CLI
By using the CLI, you can pre-annotate texts with the trained model. Currently, login
and predict
commands are supported. login
is the command to login to doccano and must be executed first. predict
is the command to annotate data with the model. The usage is as follows:
Named Entity Recognition
To use this feature, you need to install doccano-client as follows:
First, you need to train a model for NER. You can use the following command to train a model:
python -m spacy train config.cfg \
--output outputs \
--paths.train /path/to/train.spacy \
--paths.dev /path/to/dev.spacy \
--gpu-id 0
Then, you can annotate data with the trained model:
docli login \
--host http://127.0.0.1:8000 \
--username admin \
--password password
docli predict ner \
--project <project_id> \
--model <model_name> \
--mapping [mapping.json] \
--framework [spacy]
Currently, ner
is supported as a task and spacy
as a framework.

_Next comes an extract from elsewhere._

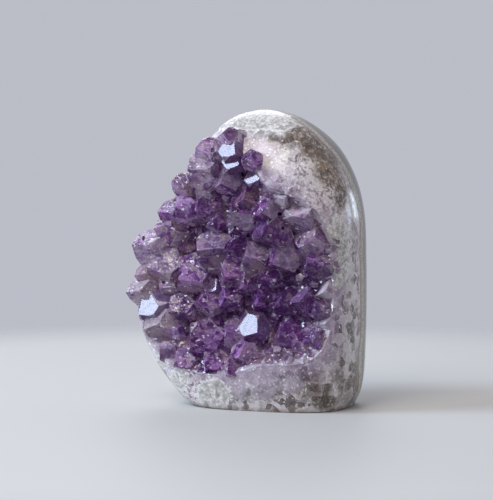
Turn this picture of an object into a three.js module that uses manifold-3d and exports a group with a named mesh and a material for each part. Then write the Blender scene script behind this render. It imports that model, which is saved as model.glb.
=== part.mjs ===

Also, the framework
and mapping
options can be omitted.
Mapping can be a path to a JSON file. This JSON file consists of keys and values as shown below. The key is the label names output by the model, and the value is the label names you defined in doccano. In this way, the label names output by the model is converted to the defined label names so that they can be labeled.
Note that if the label names output by the model are not defined in doccano and are not converted using mapping, the labels will be discarded.
This feature is integrated with spacy-partial-tagger, which allows you to train models with just a dictionary and some text. Please see the repository for more details.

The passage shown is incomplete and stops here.